During the weekend, my mother made a plum cake and put slices of plum on top. She gave me a piece to try and it was sweet and good for ~1.5 seconds before my face puckered from how sour it was. I can usually take sour thing (I like to eat lemons/limes with salt and keep dipping into a bottle of citric acid), but I was surprised by how a cake could be so sour, even with a small slice of plum.

She took the slice of plum off of another piece and gave it to one of her neighbors who also puckered from how sour it was.

“Problem” / Mystery

The next morning, she had another piece and was surprised to find that it was not sour whatsoever. She gave me a piece later in the day to confirm that it was not just her tongue that was broken and sure enough, it was not sour in the slightest. All traces of sourness had completely gone, literally, overnight. In fact, she made two of them and they both gave the same results (really sour, then suddenly not).

Question

I know that in the culinary field, some kinds of food molecules can break down under certain circumstances, but I have never heard of anything that could explain this.

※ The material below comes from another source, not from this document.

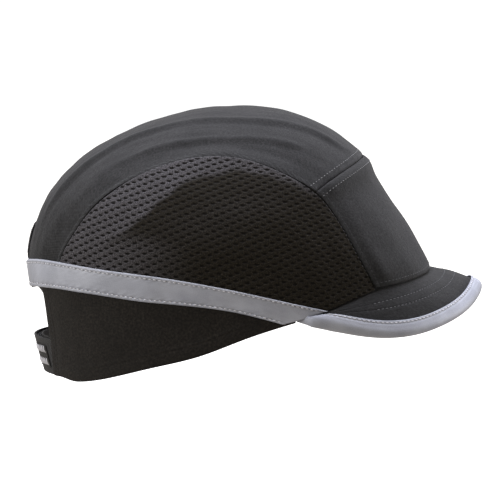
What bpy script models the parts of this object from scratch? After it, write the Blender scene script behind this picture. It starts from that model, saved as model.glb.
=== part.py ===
"""Bump cap with a short brim: a textile cover over a removable hard shell lined with foam pads.

Units are metres and angles are degrees. +X is the wearer's front, +Y the wearer's left, +Z up.
The origin is the middle of the head opening at headband level, where the head holds the cap.
An azimuth is measured from the front: 0 is the front centre, 180 the rear centre.
"""

import math
from functools import lru_cache

import bmesh
import bpy
import numpy as np
from mathutils import Matrix, Vector

COLLECTION = "bump_cap"

# ---- Driving dimensions ----
CROWN_CENTRE = Vector((0.0, 0.0, 0.030))  # every radius of the crown is measured from here
CROWN_TOP = 0.120
# Outer surface of the cover as (reach from the centre line, height), from low to high.
REAR_PROFILE = [(0.097, -0.062), (0.104, -0.020), (0.109, 0.016), (0.1112, 0.034),
                (0.1068, 0.057), (0.0894, 0.083), (0.0515, 0.1082), (0.0, CROWN_TOP)]
FRONT_PROFILE = [(0.113, -0.040), (0.1135, 0.012), (0.1118, 0.030), (0.0966, 0.0575),
                 (0.078, 0.0875), (0.0593, 0.1058), (0.030, 0.1178), (0.0, CROWN_TOP)]
SIDE_PROFILE = [(0.082, -0.060), (0.0865, -0.010), (0.0885, 0.028), (0.0835, 0.066),
                (0.065, 0.095), (0.034, 0.114), (0.0, CROWN_TOP)]
SQUARENESS = 0.35  # how much the plan is squarer than an ellipse at rim level

# The arch seam over each side as (x, z), from rear to front; it lies on the crown.
ARCH_SEAM = [(-0.0925, 0.0285), (-0.0909, 0.0391), (-0.0834, 0.0542), (-0.0729, 0.0681),
             (-0.0521, 0.0841), (-0.0226, 0.0951), (0.0056, 0.0957), (0.0303, 0.0877),
             (0.0522, 0.0725), (0.0627, 0.0572), (0.0798, 0.0255)]
ARCH_AT_FRONT_SEAM = 0.0473  # x where the front seam meets the arch seam
# Where the panels end on the centre line, as angles about the crown's centre from +X.
FRONT_HEM_ANGLE = 0.0
FRONT_SEAM_ANGLE = 39.8
REAR_EDGE_ANGLE = 185.5

# Edges that run round the crown, as (azimuth, height), the same on both sides.
HEM = [(0, 0.0300), (30.9, 0.0276), (40.8, 0.0242), (56.4, 0.0145), (70.6, 0.0072),
       (84.3, 0.0001), (99.4, -0.0087), (116.8, -0.0159), (140.8, -0.0256), (159.5, -0.0272)]
SIDE_SEAM = [(63.6, 0.0108), (79.4, 0.0175), (99.1, 0.0234), (115.8, 0.0265), (133.8, 0.0293),
             (144.0, 0.0298), (150.0, 0.0275), (158.0, 0.0225)]
TAPE_TOP_EDGE = [(56.4, 0.0144), (79.4, 0.0234), (99.1, 0.0296), (115.8, 0.0336),
                 (133.8, 0.0365), (151.5, 0.0387), (180, 0.0333)]
TAPE_LOW_EDGE = [(56.4, 0.0000), (70.9, 0.0077), (79.3, 0.0115), (99.2, 0.0172),
                 (116.0, 0.0194), (147.5, 0.0238), (180, 0.0193)]
OPENING_AZIMUTH = 158.0  # each side of the rear opening
MESH_FRONT_AZIMUTH = 40.8
LOWER_PANEL_FRONT_AZIMUTH = 66.5

# Layers, from the outside in.
FABRIC = 0.0012
MESH_FABRIC = 0.0018
TAPE = 0.0006
SEAM_TAPE = 0.0006
SWEATBAND = 0.0018
SHELL = 0.0020
FOAM = 0.0048
GAP = 0.0004  # between two pieces that lie on or beside each other
FOAM_GAP = 0.0010  # between the shell and the foam, whose facets don't match

SEAM_TAPE_WIDTH = 0.009
SEAM_TAPE_FRONT_END = 0.0625  # x where the arch seam's tape stops
OPENING_BINDING_WIDTH = 0.007
PATCH_AZIMUTH = 7.0  # half the width of the rear patch
PATCH_HEIGHTS = (0.0362, 0.0545)
SWEATBAND_HEIGHT = 0.026
SWEATBAND_END = 80.0

# The shell's outer surface lies this far inside the cover's, at its rim and at its top.
INSET_AT_RIM = 0.0074
INSET_AT_TOP = 0.0034
SHELL_RIM = [(0, 0.0400), (40, 0.0360), (70, 0.0300), (90, 0.0280), (130, 0.0300), (180, 0.0320)]
VENT_WIDTH = 0.0080
VENT_LENGTH = 0.0240
VENT_AZIMUTHS = (66, 82, 98, 114)
VENT_ELEVATION = 27.0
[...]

Now we are both baffled by this mystery. What the heck could cause a homemade cake that was shockingly sour to lose every last bit of sourness in less than a day? Nothing had changed (she did not cook or freeze it); she left it on the counter, covered in a mesh overnight.

Best Answer

It may have been the act of leaving the plums on top of the cake, covered overnight at room-temperature. This might have concentrated the natural ethylene produced by the plum enough to cause it to ripen by breaking down the starches and turning it into sugars.